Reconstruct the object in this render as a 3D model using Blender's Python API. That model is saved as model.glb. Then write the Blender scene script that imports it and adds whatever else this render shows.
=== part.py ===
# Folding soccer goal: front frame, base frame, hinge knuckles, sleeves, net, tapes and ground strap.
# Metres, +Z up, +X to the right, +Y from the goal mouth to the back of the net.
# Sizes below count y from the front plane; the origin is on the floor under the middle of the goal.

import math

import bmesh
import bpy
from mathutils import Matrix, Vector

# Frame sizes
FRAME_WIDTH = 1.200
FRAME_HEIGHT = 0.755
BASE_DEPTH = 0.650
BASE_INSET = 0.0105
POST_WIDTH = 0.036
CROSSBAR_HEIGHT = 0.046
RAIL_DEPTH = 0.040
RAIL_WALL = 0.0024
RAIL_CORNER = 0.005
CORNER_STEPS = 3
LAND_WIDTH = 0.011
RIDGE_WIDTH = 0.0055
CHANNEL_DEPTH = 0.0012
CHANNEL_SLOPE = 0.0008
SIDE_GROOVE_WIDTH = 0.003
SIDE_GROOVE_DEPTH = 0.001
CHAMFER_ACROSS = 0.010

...

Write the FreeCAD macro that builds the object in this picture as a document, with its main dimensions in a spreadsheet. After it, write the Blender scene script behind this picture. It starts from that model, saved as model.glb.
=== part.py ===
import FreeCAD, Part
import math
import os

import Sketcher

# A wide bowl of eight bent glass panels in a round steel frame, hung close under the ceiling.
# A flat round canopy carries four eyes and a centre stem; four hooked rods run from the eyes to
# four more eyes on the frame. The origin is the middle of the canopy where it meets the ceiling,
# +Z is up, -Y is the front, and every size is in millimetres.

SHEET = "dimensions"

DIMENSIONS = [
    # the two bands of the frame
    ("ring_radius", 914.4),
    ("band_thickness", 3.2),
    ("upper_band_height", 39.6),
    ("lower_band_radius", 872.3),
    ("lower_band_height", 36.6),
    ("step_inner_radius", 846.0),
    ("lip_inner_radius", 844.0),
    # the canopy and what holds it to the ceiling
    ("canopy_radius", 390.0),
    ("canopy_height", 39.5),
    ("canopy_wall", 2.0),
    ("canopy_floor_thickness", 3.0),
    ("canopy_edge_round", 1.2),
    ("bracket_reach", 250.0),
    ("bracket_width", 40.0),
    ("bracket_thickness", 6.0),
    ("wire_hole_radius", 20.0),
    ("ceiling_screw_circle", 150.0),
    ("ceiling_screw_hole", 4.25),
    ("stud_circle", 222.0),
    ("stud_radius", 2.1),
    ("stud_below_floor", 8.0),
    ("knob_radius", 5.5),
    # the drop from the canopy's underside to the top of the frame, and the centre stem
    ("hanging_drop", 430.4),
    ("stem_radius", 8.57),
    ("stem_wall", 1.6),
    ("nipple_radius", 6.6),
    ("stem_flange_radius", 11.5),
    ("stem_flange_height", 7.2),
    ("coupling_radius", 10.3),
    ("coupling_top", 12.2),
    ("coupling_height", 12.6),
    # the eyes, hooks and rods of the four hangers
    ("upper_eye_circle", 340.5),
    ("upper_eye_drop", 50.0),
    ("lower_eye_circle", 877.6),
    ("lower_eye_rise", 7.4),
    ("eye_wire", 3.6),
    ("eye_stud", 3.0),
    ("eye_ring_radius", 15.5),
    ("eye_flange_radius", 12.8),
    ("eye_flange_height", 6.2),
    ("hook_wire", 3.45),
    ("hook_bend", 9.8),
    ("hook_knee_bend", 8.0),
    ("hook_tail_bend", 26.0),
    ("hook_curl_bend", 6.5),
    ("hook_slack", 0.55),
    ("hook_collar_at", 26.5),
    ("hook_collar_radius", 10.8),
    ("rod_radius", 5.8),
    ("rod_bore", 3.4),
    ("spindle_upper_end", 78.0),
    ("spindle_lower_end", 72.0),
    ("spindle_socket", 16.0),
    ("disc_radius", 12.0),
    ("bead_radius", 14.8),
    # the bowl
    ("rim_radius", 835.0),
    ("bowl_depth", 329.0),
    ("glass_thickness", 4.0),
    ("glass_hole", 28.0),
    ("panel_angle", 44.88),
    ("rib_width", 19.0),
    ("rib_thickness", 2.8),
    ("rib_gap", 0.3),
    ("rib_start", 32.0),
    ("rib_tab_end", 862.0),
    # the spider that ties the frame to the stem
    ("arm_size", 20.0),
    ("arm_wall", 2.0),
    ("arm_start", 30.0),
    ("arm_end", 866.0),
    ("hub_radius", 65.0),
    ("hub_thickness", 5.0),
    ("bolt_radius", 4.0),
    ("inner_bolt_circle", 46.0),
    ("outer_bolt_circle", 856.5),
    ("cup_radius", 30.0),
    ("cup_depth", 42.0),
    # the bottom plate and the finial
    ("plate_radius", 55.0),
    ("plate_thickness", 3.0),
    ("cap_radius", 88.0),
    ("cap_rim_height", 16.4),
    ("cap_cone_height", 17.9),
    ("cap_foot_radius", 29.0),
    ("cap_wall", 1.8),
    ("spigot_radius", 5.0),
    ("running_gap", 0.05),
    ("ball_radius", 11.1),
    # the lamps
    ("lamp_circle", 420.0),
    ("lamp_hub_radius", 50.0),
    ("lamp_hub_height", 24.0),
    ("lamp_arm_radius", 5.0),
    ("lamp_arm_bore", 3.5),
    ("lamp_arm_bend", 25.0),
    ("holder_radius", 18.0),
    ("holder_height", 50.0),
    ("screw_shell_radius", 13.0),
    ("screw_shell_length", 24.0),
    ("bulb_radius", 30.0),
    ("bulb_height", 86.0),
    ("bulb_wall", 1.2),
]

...

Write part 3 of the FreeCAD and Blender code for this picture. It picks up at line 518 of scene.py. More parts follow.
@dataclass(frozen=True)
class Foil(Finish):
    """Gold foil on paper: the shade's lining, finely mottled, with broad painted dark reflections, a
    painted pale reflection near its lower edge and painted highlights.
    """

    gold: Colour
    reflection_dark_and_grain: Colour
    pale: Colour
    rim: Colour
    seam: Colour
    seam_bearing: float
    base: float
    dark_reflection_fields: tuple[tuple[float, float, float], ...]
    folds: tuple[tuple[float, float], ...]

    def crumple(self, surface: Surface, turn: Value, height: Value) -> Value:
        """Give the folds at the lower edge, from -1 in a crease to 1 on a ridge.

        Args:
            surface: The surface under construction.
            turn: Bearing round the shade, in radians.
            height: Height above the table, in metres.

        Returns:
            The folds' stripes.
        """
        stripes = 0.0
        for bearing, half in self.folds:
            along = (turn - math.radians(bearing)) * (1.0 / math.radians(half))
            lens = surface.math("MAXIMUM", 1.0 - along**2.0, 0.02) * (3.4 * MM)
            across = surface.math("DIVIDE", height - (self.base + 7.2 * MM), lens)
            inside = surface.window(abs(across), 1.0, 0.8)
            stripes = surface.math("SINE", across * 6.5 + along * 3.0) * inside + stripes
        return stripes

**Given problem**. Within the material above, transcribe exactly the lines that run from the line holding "Reconstruct the object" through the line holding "from mathutils import Matrix, Vector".

**Expected answer**.
Reconstruct the object in this render as a 3D model using Blender's Python API. That model is saved as model.glb. Then write the Blender scene script that imports it and adds whatever else this render shows.
=== part.py ===
# Folding soccer goal: front frame, base frame, hinge knuckles, sleeves, net, tapes and ground strap.
# Metres, +Z up, +X to the right, +Y from the goal mouth to the back of the net.
# Sizes below count y from the front plane; the origin is on the floor under the middle of the goal.

import math

import bmesh
import bpy
from mathutils import Matrix, Vector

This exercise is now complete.